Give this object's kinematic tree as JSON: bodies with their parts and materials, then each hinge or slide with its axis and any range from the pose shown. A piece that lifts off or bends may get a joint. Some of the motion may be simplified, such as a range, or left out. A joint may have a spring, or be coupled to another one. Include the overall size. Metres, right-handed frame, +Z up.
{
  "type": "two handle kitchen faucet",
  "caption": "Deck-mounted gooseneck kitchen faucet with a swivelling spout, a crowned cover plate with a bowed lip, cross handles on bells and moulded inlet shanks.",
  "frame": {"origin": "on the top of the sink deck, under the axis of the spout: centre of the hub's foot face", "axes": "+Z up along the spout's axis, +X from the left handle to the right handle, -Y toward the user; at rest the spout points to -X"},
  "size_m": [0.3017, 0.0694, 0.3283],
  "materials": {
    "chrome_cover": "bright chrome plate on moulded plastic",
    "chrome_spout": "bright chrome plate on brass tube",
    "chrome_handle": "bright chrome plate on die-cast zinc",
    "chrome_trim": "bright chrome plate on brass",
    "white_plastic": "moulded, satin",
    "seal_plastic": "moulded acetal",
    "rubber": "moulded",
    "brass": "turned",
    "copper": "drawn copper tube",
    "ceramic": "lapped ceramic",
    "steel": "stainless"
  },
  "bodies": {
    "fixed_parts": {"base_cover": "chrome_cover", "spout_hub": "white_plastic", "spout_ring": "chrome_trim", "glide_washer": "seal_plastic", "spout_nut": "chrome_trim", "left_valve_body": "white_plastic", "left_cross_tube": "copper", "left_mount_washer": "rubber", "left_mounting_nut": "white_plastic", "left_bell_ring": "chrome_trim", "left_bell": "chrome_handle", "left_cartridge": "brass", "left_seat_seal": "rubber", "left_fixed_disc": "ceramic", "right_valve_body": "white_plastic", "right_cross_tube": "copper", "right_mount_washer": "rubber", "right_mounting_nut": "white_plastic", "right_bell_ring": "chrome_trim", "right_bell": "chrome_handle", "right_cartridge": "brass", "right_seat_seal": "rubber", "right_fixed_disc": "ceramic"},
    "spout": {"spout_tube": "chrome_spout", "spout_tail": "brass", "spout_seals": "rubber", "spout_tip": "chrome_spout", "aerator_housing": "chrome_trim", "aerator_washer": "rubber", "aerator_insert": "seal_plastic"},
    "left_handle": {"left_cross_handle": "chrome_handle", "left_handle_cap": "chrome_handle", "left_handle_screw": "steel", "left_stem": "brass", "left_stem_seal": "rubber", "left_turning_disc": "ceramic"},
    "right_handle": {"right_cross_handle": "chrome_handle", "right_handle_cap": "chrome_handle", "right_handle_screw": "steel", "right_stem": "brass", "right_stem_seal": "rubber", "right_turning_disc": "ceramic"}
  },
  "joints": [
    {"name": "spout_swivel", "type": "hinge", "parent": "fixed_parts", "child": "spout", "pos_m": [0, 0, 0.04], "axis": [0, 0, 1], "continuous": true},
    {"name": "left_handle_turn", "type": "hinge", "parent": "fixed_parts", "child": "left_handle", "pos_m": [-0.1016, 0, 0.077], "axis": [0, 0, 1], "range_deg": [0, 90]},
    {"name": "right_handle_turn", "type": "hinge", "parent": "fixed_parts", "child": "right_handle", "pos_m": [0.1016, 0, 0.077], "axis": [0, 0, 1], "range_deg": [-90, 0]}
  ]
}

==

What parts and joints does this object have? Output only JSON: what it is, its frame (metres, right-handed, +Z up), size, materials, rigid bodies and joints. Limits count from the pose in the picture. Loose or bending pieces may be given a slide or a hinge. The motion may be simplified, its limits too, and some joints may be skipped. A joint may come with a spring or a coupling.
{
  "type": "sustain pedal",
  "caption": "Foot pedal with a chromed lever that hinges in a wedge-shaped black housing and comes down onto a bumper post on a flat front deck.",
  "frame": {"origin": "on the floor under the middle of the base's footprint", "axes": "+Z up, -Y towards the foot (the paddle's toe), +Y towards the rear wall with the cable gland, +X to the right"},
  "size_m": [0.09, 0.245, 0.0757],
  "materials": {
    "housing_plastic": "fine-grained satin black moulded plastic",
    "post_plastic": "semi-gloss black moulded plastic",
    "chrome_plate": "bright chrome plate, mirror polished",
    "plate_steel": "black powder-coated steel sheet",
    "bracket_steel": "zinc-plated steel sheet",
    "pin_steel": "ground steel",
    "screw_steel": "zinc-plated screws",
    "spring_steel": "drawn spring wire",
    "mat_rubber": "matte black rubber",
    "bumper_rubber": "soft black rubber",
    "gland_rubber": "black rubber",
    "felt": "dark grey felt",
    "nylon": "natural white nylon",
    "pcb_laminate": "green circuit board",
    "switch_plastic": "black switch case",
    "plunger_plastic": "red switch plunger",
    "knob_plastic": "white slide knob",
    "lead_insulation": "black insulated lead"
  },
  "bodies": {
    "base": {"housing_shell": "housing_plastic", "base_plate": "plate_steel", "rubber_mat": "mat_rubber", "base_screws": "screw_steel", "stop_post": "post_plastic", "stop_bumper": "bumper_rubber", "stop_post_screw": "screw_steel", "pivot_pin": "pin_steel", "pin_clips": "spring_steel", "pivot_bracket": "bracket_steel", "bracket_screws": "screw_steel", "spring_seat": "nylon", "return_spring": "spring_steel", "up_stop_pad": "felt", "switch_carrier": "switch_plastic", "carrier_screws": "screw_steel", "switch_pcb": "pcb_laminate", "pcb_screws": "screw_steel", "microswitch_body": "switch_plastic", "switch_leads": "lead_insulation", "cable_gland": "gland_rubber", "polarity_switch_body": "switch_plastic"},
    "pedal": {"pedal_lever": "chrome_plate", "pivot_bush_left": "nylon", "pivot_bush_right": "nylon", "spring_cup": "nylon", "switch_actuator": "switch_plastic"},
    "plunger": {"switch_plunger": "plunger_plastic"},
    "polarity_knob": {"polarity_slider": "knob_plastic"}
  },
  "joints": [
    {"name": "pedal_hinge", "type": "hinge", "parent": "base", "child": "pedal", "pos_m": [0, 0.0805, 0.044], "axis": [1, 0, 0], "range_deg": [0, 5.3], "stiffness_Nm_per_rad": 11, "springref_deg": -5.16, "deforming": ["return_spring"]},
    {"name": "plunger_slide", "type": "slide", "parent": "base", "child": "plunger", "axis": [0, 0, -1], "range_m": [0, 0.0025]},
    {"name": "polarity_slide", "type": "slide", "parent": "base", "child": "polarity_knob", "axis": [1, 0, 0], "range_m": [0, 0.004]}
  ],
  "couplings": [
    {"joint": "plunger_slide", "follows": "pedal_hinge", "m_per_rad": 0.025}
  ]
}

--

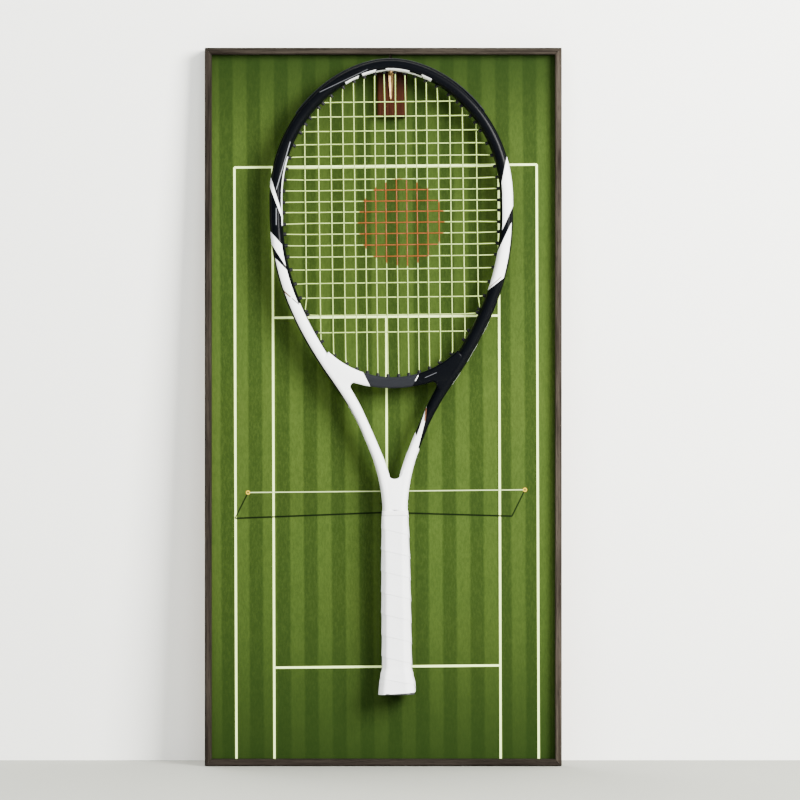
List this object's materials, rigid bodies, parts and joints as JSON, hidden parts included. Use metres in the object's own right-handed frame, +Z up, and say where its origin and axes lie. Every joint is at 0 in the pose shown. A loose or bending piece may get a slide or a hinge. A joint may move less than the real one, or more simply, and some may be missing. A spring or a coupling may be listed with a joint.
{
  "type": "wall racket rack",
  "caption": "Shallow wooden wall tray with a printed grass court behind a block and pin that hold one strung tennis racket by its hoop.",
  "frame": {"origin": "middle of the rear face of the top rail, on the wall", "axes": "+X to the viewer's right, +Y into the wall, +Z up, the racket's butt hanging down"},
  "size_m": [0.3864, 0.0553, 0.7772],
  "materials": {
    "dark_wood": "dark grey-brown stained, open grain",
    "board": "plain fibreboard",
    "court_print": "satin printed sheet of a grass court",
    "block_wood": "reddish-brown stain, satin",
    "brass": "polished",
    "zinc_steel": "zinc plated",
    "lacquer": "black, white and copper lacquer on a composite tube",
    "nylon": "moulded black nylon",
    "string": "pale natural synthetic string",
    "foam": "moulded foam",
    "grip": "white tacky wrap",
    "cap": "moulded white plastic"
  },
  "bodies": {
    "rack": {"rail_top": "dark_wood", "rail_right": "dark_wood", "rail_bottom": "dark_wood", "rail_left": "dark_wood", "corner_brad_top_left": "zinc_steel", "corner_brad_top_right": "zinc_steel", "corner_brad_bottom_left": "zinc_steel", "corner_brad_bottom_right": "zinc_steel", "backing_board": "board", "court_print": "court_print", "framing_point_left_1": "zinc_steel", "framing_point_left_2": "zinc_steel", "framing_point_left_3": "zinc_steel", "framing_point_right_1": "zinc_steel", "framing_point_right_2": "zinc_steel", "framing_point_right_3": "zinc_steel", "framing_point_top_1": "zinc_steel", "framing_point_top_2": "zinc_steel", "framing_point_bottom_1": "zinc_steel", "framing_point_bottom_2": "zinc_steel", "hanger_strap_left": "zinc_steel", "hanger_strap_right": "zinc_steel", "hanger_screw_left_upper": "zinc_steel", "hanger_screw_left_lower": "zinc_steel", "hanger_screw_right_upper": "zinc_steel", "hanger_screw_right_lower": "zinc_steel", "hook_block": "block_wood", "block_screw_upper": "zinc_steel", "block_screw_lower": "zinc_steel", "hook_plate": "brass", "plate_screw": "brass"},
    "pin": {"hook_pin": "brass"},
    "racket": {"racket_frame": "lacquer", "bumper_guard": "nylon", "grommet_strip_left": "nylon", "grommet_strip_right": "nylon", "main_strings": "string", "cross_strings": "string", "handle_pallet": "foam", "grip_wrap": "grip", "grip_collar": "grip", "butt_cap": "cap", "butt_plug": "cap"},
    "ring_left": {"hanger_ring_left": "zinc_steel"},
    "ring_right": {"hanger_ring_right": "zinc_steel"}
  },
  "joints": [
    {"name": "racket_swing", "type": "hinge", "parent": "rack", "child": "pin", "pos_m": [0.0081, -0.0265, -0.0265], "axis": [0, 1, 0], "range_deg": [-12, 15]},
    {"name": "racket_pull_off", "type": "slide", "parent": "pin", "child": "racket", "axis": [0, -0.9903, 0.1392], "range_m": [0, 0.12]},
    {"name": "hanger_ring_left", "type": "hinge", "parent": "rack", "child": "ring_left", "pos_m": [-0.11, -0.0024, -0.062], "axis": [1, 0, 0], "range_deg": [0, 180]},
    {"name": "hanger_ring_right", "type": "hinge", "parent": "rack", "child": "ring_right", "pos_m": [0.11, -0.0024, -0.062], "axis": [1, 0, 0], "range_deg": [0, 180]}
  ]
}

WHAT THE TASK ASKS – Going over the lines above, work out how many include "shown", then give only that number.

SOLUTION BELOW – 2